Back at the house we filled the tubs with water to wash and cook with if we lost the power. My parents are on well water and they don’t have a generator to power the pumps during outages—this has never been an issue for me in Providence because I’m on city water. But my parents are lucky to live on a river, so they can collect water in buckets to flush the toilets, conserving the tap water reserves in the tubs. Sure enough, we lost power early Monday evening as the winds whipped through the river valley. My dad cooked us dinner by flashlight with the little water that remained in the pipes. My parent’s have a gas stove, which my dad was able to light with a match. As I watched him it occurred to me that in the event of an outage I wouldn’t be able to use the electric stove/oven in my apartment to prepare many of the above mentioned foods that require cooking. I do however have a wood stove with a steel cooktop and could use it to steam, boil, or sauté foods. When dinner was ready, we sat eating by candlelight listening to the sounds of nearby exploding transformers and trees breaking and falling on all sides of the house. Without the distractions of the TV or our respective laptops (all of which are often in use at once during my visits) we stayed talking with each other until the early hours of Tuesday morning. It’s a time spent with my parents that I’ll never forget.

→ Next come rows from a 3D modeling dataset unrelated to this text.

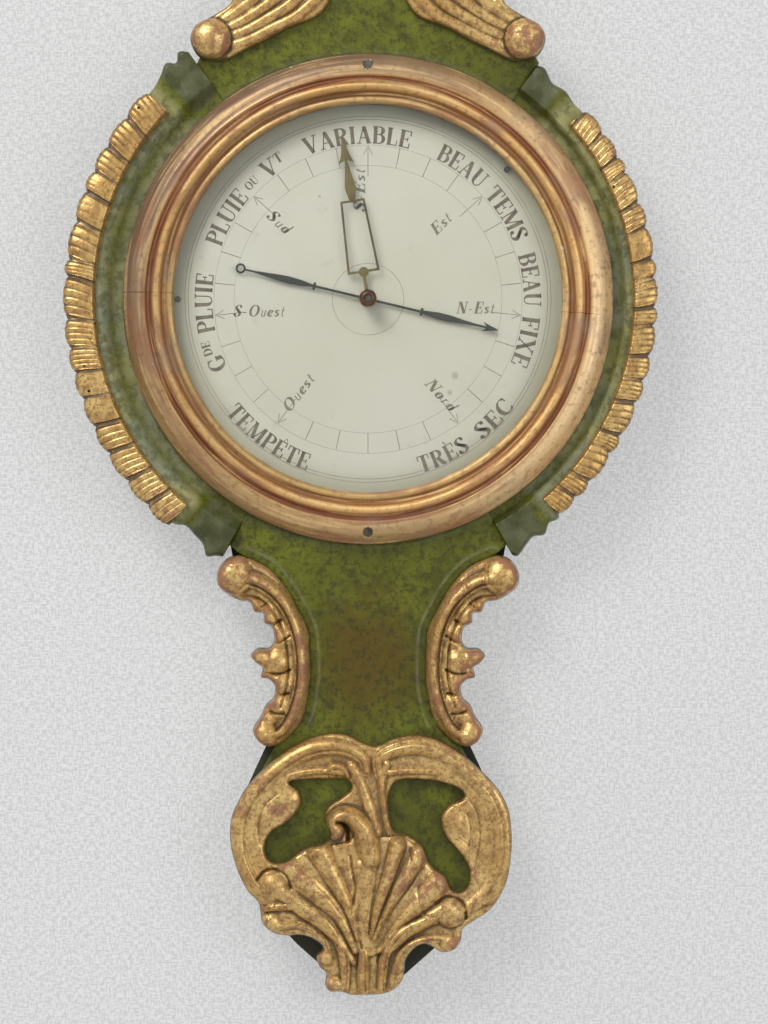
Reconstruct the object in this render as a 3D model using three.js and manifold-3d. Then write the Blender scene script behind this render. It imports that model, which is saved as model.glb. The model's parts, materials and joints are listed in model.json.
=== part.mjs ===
// A carved, painted and gilded wall barometer with an aneroid movement.
// Millimetres, +Z up, +X to the right of someone facing the dial, and the dial faces -Y.
// The origin is on the wall plane, on the axis of the dial. A depth d below means y = -d.
import * as THREE from "three";
import { mergeVertices } from "three/addons/utils/BufferGeometryUtils.js";
import Module from "manifold-3d";

const wasm = await Module();
wasm.setup();

// ---------------------------------------------------------------- driving dimensions
const LOWER_LENGTH = 447; // dial axis to the lowest point of the case
const UPPER_LENGTH = 494; // dial axis to the highest point of the crest
const DIAL_R = 126; // radius of the dial plate
const GAP = 0.3; // running gap between pieces that touch
const FACETS = 40; // sides of a large round

const BOARD_T = 18; // thickness of the back board
const PANEL_T = 14.7; // thickness of the painted panels glued on it
const BEZEL_W = 33; // width of the turned moulding
const LEFT = { sign: -1, bandIn: 174.5, bandW: 20.5, name: "left" };
const RIGHT = { sign: 1, bandIn: 169.5, bandW: 16.5, name: "right" };
const BAND_T = 7; // thickness of the gilded bands
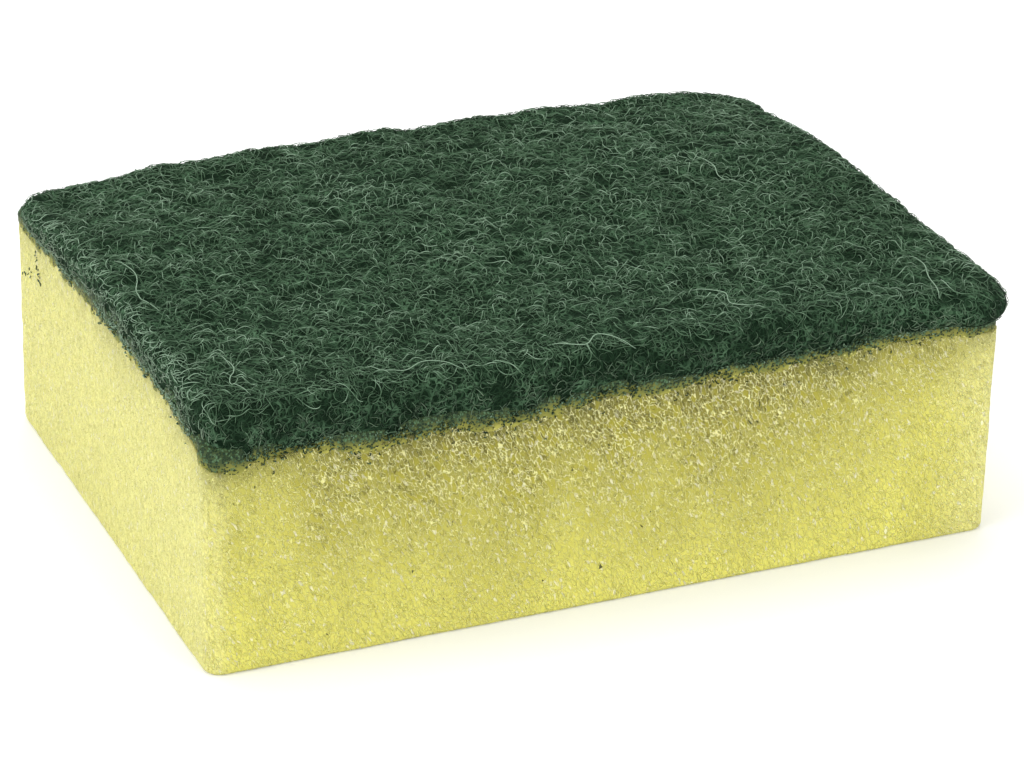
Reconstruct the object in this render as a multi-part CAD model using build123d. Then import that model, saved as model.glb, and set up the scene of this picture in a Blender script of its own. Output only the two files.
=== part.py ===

In the light of day on Tuesday we were able to see the damage the storm had caused. Trees were down everywhere and power lines littered the roads. The interstate travel ban was lifted and I was able to snake my way around impassable backroads to the highway home. I got a flat (shredded) tire on the highway probably from debris left by the storm. I will post more on dealing with the tire business soon…
Losing electricity and running water for nearly 24 hours makes me realize how much I take it for granted every day. As we move closer to the winter solstice, the days are getting shorter and much of my work is done after sunset. I think about my parents and the rest of the 8 million who lost power during the storm and could be without it for weeks while crews work to clean up after Sandy. The weather is supposed to shift to colder temperatures as we enter the month of November and many will be without heat. And I think about the people in the world who live their whole lives without plumbing or electricity. At the moment, I’m especially aware of how much I depend on the internet. For my work but also for my No Trash Project research and blog. My friend just sent me a link to WWWASTE, a site that calculates the amount of CO2 you emit each day by surfing the web. One more site to spend energy by visiting, but perhaps an important measurement to be aware of as our lives become more and more interfaced.